::: RECORDS SUPPLIED
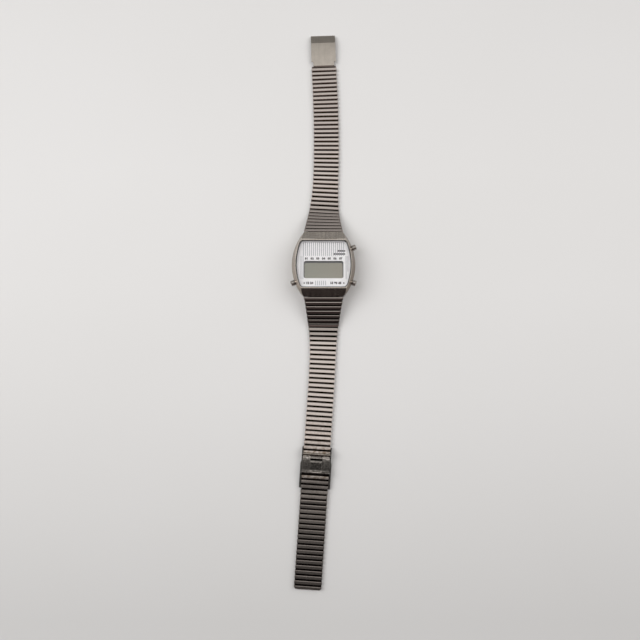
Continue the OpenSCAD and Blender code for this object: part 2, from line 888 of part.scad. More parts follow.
// Cuts a link's ends to the band's taper.
module trimmed(w_front, w_rear, pitch) {
    if (w_front - w_rear > 0.01)
        intersection() {
            children();
            linear_extrude(4, center = true)
                polygon([
                    [-w_front / 2, -0.2], [w_front / 2, -0.2],
                    [w_rear / 2, pitch], [-w_rear / 2, pitch]
                ]);
        }
    else
        children();
}

// The link next to the case: its front folds into a tube round the spring bar.
module end_link(pitch, slope) {
    w_front = band_width(0);
    w_rear = band_width(1);
    off = [bar_y - first_bar_y, bar_z - first_bar_z];
    tube = [
        bar_u + off[0] * cos(slope) - off[1] * sin(slope),
        bar_h + off[0] * sin(slope) + off[1] * cos(slope)
    ];
    translate([0, -bar_u, -bar_h]) {
        trimmed(w_front, w_rear, pitch)
            across(w_front)
                face_section(pitch, false);
        difference() {
            union() {
                across(2 * tube_half)
                    translate([plate_front, tube[1]])
                        square([sheet, link_h - fold_r - tube[1] + eps]);
                across(2 * tube_half)
                    translate(tube)
                        circle(link_tube_out);
            }
            across(2 * tube_half + 1)
                translate(tube)
                    circle(link_tube_r);
        }
        across(w_rear - 2 * tongue_inset)
            tongue_section(pitch);
    }
}

// Places children at a hinge bar of a route, with Y running on to the next bar.
module on_route(p, yaw, slope) {
    translate(p)
        rotate([0, 0, yaw])
            rotate([-slope, 0, 0])
                children();
}

module upper_links(group) {
    first = before(upper_sizes, group - 1);
    color("#a39c93")
    for (i = [first:first + upper_sizes[group - 1] - 1])
        on_route(upper_route[i], upper_yaw(i), upper_slope(i))
            if (i == 0)
                end_link(upper_pitch, upper_slope(0));
            else
                link(upper_pitch, band_width(i), band_width(i + 1));
}

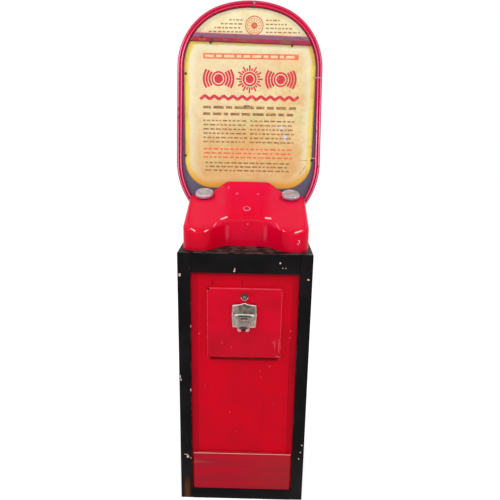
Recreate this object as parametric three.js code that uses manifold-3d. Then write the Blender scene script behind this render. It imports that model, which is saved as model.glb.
::::::
Extract every record. Keep wording exact.

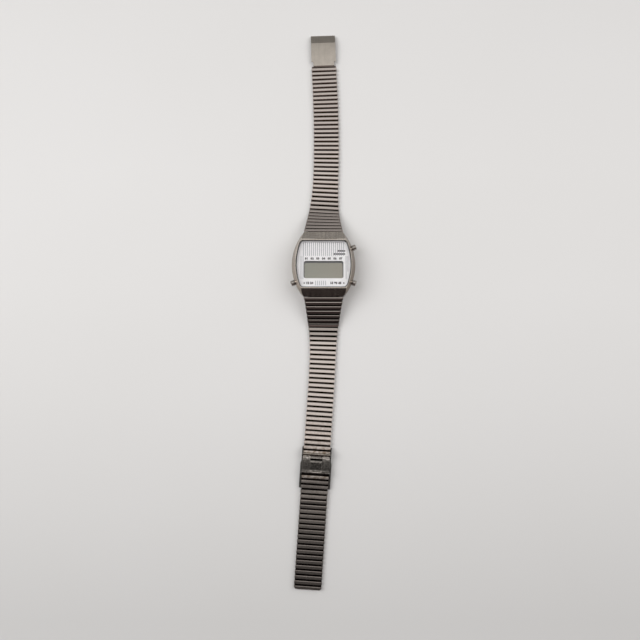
Continue the OpenSCAD and Blender code for this object: part 2, from line 888 of part.scad. More parts follow.
// Cuts a link's ends to the band's taper.
module trimmed(w_front, w_rear, pitch) {
    if (w_front - w_rear > 0.01)
        intersection() {
            children();
            linear_extrude(4, center = true)
                polygon([
                    [-w_front / 2, -0.2], [w_front / 2, -0.2],
                    [w_rear / 2, pitch], [-w_rear / 2, pitch]
                ]);
        }
    else
        children();
}

// The link next to the case: its front folds into a tube round the spring bar.
module end_link(pitch, slope) {
    w_front = band_width(0);
    w_rear = band_width(1);
    off = [bar_y - first_bar_y, bar_z - first_bar_z];
    tube = [
        bar_u + off[0] * cos(slope) - off[1] * sin(slope),
        bar_h + off[0] * sin(slope) + off[1] * cos(slope)
    ];
    translate([0, -bar_u, -bar_h]) {
        trimmed(w_front, w_rear, pitch)
            across(w_front)
                face_section(pitch, false);
        difference() {
            union() {
                across(2 * tube_half)
                    translate([plate_front, tube[1]])
                        square([sheet, link_h - fold_r - tube[1] + eps]);
                across(2 * tube_half)
                    translate(tube)
                        circle(link_tube_out);
            }
            across(2 * tube_half + 1)
                translate(tube)
                    circle(link_tube_r);
        }
        across(w_rear - 2 * tongue_inset)
            tongue_section(pitch);
    }
}

// Places children at a hinge bar of a route, with Y running on to the next bar.
module on_route(p, yaw, slope) {
    translate(p)
        rotate([0, 0, yaw])
            rotate([-slope, 0, 0])
                children();
}

module upper_links(group) {
    first = before(upper_sizes, group - 1);
    color("#a39c93")
    for (i = [first:first + upper_sizes[group - 1] - 1])
        on_route(upper_route[i], upper_yaw(i), upper_slope(i))
            if (i == 0)
                end_link(upper_pitch, upper_slope(0));
            else
                link(upper_pitch, band_width(i), band_width(i + 1));
}

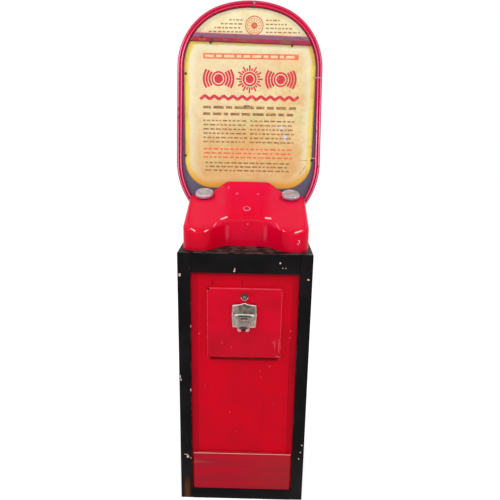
Recreate this object as parametric three.js code that uses manifold-3d. Then write the Blender scene script behind this render. It imports that model, which is saved as model.glb.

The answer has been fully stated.